Goal of the exercise – The data below is to be returned in full and exactly.

Extracted records:
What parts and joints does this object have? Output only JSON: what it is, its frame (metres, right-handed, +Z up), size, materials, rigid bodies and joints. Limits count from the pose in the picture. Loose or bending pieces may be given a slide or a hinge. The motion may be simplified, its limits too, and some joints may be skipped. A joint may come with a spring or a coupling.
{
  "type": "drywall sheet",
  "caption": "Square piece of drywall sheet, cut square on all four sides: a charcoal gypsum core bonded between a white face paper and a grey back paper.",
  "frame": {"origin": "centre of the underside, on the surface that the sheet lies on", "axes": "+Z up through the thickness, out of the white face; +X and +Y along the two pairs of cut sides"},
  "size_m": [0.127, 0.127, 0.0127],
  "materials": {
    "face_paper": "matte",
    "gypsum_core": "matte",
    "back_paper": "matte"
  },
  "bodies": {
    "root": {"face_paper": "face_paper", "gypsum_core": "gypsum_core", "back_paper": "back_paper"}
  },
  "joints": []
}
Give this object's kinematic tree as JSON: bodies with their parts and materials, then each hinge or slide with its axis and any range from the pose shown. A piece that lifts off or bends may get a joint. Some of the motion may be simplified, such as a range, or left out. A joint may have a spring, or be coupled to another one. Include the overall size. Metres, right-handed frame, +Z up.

Correct response –
What parts and joints does this object have? Output only JSON: what it is, its frame (metres, right-handed, +Z up), size, materials, rigid bodies and joints. Limits count from the pose in the picture. Loose or bending pieces may be given a slide or a hinge. The motion may be simplified, its limits too, and some joints may be skipped. A joint may come with a spring or a coupling.
{
  "type": "drywall sheet",
  "caption": "Square piece of drywall sheet, cut square on all four sides: a charcoal gypsum core bonded between a white face paper and a grey back paper.",
  "frame": {"origin": "centre of the underside, on the surface that the sheet lies on", "axes": "+Z up through the thickness, out of the white face; +X and +Y along the two pairs of cut sides"},
  "size_m": [0.127, 0.127, 0.0127],
  "materials": {
    "face_paper": "matte",
    "gypsum_core": "matte",
    "back_paper": "matte"
  },
  "bodies": {
    "root": {"face_paper": "face_paper", "gypsum_core": "gypsum_core", "back_paper": "back_paper"}
  },
  "joints": []
}
Give this object's kinematic tree as JSON: bodies with their parts and materials, then each hinge or slide with its axis and any range from the pose shown. A piece that lifts off or bends may get a joint. Some of the motion may be simplified, such as a range, or left out. A joint may have a spring, or be coupled to another one. Include the overall size. Metres, right-handed frame, +Z up.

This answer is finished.